### WHAT IS EXPECTED
Each line below either holds the string "Blender" or doesn't. Count those that do and give only the number.

### MATERIAL SHOWN

※ ※ ※

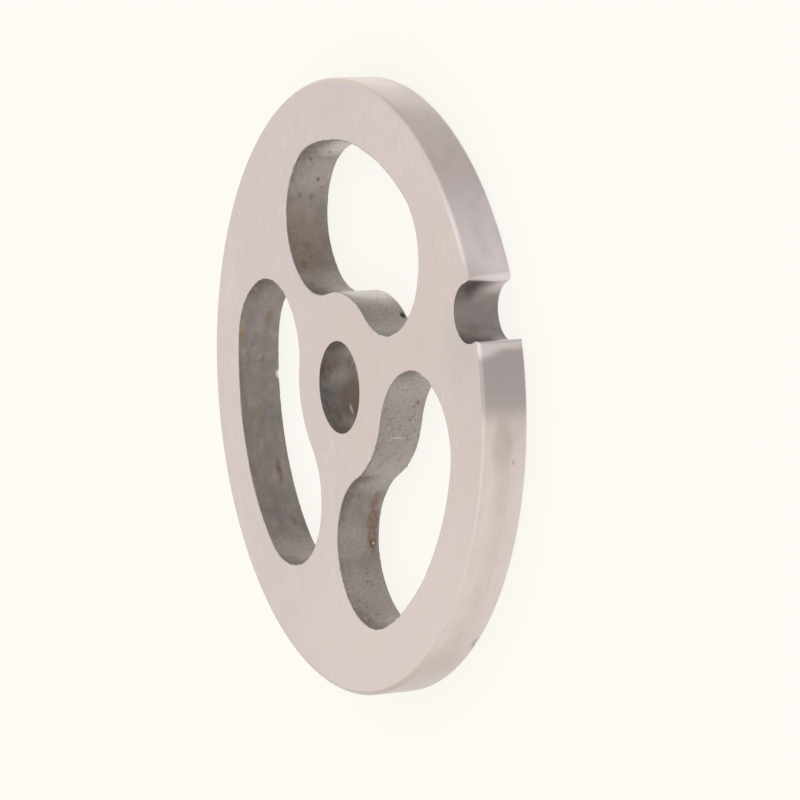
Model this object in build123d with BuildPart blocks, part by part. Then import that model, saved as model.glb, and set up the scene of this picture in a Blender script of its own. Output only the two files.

※ ※ ※

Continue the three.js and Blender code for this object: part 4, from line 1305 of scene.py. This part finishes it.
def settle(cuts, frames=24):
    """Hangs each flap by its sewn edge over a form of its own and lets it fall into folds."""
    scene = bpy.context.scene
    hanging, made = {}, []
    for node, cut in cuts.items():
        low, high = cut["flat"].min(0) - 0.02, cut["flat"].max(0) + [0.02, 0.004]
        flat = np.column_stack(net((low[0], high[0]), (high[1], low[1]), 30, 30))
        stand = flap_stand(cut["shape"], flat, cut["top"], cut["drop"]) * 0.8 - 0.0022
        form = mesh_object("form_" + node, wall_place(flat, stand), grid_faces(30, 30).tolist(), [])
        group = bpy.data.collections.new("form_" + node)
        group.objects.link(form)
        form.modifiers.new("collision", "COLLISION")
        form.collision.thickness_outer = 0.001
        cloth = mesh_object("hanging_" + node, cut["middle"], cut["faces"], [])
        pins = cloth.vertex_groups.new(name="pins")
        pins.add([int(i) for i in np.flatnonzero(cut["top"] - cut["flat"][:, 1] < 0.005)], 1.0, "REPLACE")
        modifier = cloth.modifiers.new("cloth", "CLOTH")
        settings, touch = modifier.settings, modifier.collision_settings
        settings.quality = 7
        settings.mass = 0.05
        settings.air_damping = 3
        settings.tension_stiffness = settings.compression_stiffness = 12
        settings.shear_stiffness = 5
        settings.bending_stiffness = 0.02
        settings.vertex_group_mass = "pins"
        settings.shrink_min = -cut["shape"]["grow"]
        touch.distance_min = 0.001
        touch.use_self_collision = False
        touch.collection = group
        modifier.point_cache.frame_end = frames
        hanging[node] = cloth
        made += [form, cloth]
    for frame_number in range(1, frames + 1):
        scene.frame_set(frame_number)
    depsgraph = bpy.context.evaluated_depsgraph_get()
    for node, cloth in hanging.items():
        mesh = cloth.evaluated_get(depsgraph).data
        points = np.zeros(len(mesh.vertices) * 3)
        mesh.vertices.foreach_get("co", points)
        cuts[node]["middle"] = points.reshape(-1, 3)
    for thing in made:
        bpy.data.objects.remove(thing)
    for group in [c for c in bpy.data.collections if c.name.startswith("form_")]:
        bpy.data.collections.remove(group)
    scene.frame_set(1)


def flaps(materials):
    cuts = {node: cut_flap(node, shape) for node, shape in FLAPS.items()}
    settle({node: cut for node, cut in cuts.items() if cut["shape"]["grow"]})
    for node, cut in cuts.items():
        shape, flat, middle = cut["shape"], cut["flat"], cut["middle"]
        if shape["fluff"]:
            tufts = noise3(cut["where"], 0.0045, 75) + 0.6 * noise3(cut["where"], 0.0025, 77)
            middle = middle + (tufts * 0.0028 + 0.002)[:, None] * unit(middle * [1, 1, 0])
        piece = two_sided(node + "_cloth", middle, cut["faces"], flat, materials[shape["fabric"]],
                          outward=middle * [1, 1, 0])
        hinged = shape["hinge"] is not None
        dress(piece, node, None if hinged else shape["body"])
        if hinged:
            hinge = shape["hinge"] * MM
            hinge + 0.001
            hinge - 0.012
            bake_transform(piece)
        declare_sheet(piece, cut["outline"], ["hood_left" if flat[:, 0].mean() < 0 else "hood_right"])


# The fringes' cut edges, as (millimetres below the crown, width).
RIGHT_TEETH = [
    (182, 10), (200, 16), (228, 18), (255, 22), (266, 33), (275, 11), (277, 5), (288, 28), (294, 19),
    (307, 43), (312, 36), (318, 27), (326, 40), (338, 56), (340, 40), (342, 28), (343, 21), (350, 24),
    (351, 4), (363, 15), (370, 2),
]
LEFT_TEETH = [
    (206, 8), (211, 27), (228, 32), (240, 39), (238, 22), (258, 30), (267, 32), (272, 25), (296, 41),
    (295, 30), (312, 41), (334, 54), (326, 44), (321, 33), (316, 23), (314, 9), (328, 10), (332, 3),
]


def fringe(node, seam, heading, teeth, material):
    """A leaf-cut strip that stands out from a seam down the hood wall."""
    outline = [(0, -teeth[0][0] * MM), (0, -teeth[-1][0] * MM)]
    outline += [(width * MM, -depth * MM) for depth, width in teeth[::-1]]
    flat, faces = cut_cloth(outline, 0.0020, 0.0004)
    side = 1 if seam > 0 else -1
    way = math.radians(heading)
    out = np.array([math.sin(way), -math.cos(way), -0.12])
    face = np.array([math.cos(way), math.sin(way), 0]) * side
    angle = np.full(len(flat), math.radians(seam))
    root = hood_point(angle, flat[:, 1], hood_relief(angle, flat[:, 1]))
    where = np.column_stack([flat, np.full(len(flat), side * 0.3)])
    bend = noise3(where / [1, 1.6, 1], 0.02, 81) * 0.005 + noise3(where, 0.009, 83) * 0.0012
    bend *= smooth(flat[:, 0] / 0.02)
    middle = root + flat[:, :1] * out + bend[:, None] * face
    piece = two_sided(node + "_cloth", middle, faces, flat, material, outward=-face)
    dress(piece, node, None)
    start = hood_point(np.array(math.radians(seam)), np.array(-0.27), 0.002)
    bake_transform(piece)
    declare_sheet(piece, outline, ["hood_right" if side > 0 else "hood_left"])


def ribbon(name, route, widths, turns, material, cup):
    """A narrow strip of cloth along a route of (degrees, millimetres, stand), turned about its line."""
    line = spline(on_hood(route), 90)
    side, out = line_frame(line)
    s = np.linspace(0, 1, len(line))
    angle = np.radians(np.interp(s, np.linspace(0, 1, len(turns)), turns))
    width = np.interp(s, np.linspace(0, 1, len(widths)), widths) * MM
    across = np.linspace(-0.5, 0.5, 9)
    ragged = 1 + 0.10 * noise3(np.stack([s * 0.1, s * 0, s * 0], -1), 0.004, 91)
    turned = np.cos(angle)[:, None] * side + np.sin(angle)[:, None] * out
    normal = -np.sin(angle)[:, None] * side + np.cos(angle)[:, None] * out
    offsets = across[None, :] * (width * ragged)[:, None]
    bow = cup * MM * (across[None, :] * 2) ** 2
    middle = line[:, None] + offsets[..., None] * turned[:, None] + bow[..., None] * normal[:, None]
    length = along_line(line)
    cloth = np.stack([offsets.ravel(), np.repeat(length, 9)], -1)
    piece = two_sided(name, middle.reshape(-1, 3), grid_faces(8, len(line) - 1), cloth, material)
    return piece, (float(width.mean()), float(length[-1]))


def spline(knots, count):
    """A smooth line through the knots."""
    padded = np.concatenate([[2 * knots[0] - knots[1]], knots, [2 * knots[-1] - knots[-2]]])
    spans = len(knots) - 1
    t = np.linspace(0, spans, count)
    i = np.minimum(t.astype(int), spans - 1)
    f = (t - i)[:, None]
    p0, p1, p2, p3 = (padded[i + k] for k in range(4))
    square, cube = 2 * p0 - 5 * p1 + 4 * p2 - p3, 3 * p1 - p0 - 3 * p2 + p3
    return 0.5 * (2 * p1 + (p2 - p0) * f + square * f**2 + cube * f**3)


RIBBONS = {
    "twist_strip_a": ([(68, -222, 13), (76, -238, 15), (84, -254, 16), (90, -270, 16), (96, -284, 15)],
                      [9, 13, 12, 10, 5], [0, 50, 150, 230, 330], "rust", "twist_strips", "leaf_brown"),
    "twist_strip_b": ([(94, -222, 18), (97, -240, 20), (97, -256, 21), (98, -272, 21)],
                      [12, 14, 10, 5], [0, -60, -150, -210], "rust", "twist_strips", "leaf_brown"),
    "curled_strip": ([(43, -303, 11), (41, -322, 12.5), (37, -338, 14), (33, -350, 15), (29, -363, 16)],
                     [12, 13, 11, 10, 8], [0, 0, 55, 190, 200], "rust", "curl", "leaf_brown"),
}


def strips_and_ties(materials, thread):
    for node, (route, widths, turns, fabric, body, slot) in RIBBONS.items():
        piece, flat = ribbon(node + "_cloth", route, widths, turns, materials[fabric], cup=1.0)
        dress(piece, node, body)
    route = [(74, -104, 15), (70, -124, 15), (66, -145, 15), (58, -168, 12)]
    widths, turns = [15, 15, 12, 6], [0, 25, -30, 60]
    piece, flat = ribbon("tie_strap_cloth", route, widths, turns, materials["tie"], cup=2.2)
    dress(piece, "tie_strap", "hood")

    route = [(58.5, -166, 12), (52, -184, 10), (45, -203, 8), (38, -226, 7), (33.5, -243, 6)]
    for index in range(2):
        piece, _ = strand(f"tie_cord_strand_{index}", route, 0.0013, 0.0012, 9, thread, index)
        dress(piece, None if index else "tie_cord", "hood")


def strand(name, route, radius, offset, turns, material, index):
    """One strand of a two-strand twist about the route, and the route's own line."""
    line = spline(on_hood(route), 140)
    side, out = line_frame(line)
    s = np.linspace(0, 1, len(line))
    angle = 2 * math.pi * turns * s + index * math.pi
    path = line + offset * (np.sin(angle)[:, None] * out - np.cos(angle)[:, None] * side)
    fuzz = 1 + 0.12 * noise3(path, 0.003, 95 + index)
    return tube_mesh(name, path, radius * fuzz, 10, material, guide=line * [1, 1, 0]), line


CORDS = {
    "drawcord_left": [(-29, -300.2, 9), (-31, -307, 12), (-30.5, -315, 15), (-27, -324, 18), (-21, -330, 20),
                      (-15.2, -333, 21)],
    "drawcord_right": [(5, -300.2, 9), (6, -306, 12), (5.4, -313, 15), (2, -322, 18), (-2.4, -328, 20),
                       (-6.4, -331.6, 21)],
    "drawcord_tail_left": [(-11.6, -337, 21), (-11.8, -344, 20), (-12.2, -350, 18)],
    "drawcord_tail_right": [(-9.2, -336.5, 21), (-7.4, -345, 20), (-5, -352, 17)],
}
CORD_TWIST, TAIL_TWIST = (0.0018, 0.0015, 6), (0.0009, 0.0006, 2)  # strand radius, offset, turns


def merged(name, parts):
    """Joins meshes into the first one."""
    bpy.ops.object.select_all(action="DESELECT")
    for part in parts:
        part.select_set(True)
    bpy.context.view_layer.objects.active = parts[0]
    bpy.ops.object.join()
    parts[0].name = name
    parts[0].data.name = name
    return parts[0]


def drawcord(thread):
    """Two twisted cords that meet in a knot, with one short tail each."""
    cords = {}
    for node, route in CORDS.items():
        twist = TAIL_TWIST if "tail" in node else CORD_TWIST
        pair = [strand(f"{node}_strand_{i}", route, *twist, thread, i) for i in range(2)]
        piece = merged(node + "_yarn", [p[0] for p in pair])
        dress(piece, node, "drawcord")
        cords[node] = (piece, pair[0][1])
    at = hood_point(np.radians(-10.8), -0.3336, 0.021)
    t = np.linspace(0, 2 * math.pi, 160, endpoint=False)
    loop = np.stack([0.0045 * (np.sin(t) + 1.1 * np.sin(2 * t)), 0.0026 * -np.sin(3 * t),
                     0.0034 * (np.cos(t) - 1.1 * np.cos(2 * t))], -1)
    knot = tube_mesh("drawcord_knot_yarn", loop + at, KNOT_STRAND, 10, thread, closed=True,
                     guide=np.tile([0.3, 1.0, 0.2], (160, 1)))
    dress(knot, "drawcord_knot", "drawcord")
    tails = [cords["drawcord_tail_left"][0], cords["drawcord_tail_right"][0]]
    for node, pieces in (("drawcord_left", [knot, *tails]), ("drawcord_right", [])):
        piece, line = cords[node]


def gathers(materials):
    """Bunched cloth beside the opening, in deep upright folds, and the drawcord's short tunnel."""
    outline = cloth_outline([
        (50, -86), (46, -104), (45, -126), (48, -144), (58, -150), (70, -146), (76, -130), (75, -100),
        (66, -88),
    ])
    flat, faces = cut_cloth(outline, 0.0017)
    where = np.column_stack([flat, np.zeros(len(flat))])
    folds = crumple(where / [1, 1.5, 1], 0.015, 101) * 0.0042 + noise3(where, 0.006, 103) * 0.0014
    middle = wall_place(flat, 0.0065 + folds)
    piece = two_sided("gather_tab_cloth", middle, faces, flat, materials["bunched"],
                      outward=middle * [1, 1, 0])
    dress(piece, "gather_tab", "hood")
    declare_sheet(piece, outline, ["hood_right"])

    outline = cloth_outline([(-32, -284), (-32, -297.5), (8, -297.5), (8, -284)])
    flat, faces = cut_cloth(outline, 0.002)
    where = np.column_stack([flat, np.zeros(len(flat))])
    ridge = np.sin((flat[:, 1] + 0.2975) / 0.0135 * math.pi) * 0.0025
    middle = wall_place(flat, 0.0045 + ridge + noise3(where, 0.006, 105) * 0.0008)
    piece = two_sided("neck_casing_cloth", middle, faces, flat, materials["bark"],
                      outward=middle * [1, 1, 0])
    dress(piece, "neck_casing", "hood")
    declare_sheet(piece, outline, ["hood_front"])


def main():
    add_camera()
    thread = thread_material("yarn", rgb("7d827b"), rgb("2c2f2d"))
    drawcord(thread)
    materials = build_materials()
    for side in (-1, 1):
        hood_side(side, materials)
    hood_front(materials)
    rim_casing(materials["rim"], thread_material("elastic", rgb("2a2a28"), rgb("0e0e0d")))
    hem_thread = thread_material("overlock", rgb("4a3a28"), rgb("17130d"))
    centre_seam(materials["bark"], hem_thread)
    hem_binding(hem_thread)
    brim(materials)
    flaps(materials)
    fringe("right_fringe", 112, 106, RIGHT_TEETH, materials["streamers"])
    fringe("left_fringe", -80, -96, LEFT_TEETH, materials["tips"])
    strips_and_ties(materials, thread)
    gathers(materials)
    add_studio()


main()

※ ※ ※

### TASK OUTPUT
2